Reproduce the data in its entirety, exactly as supplied.
::::::::::
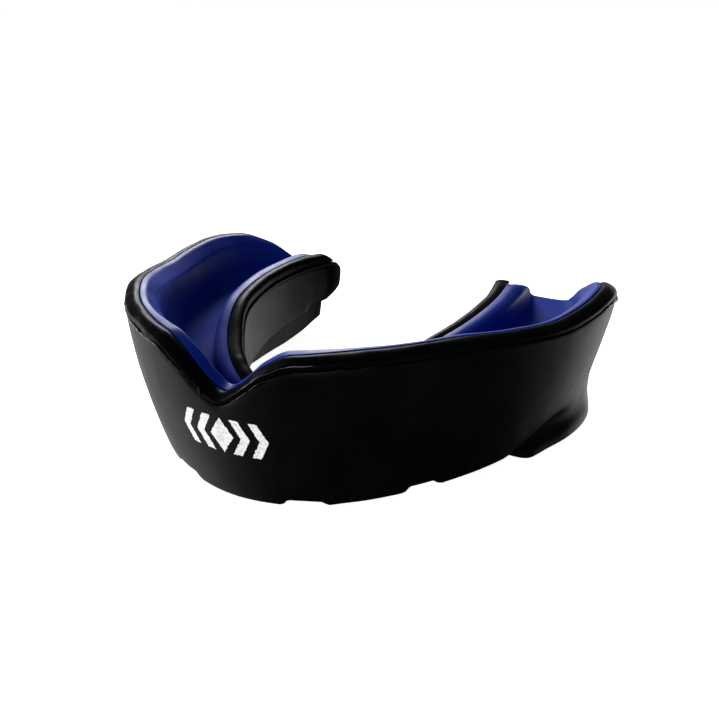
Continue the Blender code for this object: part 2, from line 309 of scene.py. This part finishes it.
def liner_outline(s):
    """Blue liner: a trough with broad soft rims, whose lips overhang the frame."""
    crest_in, crest_up = profile(CREST_IN, s.share), profile(CREST_UP, s.share)
    shelf_in, shelf_down = profile(SHELF_IN, s.share), profile(SHELF_DOWN, s.share)
    tongue_in = profile(TONGUE_RIM_IN, s.share)
    tongue_wall = s.tongue_rim - s.floor
    lip, tongue_lip = s.rim - BUCCAL_LIP_DEPTH, s.tongue_rim - LINGUAL_LIP_DEPTH
    shelf_z = max(s.rim - shelf_down, s.floor + 0.1)
    foot = s.width - shelf_in + s.lean(s.floor) - 0.3
    under = s.liner_under
    return rounded([
        (s.width, s.rim, 0.15, 2),
        (s.width - crest_in, s.rim + crest_up, 0.35, 3),
        (s.width - shelf_in, shelf_z, 0.45, 8),
        (max(foot, 3.2), s.floor, 1.3, 5),
        (tongue_in + 0.5, s.floor, 0.9, 4),
        (tongue_in, s.tongue_rim - min(0.45, 0.4 * tongue_wall), 0.6, 3),
        (0.5 * tongue_in, s.tongue_rim + 0.12, 0.6, 2),
        (0.0, s.tongue_rim, 0.15, 2),
        (0.0, tongue_lip, 0.0, 1),
        (LINGUAL_LIP, tongue_lip, 0.0, 2),
        (LINGUAL_LIP, under, 0.5, 4),
        (s.width - BUCCAL_LIP + s.lean(under), under, 0.5, 4),
        (s.width - BUCCAL_LIP + s.lean(lip), lip, 0.0, 1),
        (s.width, lip, 0.0, 1),
    ])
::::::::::
REPLY TO THE TASK:
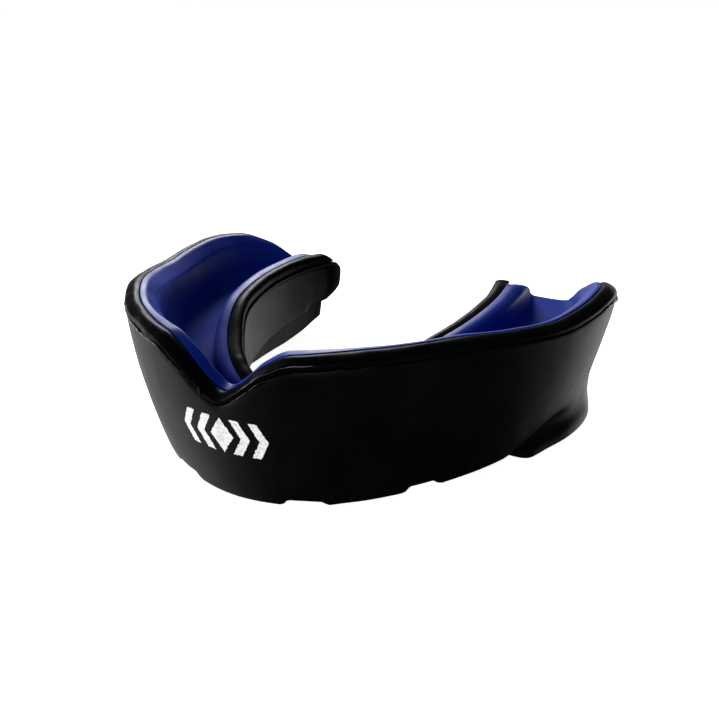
Continue the Blender code for this object: part 2, from line 309 of scene.py. This part finishes it.
def liner_outline(s):
    """Blue liner: a trough with broad soft rims, whose lips overhang the frame."""
    crest_in, crest_up = profile(CREST_IN, s.share), profile(CREST_UP, s.share)
    shelf_in, shelf_down = profile(SHELF_IN, s.share), profile(SHELF_DOWN, s.share)
    tongue_in = profile(TONGUE_RIM_IN, s.share)
    tongue_wall = s.tongue_rim - s.floor
    lip, tongue_lip = s.rim - BUCCAL_LIP_DEPTH, s.tongue_rim - LINGUAL_LIP_DEPTH
    shelf_z = max(s.rim - shelf_down, s.floor + 0.1)
    foot = s.width - shelf_in + s.lean(s.floor) - 0.3
    under = s.liner_under
    return rounded([
        (s.width, s.rim, 0.15, 2),
        (s.width - crest_in, s.rim + crest_up, 0.35, 3),
        (s.width - shelf_in, shelf_z, 0.45, 8),
        (max(foot, 3.2), s.floor, 1.3, 5),
        (tongue_in + 0.5, s.floor, 0.9, 4),
        (tongue_in, s.tongue_rim - min(0.45, 0.4 * tongue_wall), 0.6, 3),
        (0.5 * tongue_in, s.tongue_rim + 0.12, 0.6, 2),
        (0.0, s.tongue_rim, 0.15, 2),
        (0.0, tongue_lip, 0.0, 1),
        (LINGUAL_LIP, tongue_lip, 0.0, 2),
        (LINGUAL_LIP, under, 0.5, 4),
        (s.width - BUCCAL_LIP + s.lean(under), under, 0.5, 4),
        (s.width - BUCCAL_LIP + s.lean(lip), lip, 0.0, 1),
        (s.width, lip, 0.0, 1),
    ])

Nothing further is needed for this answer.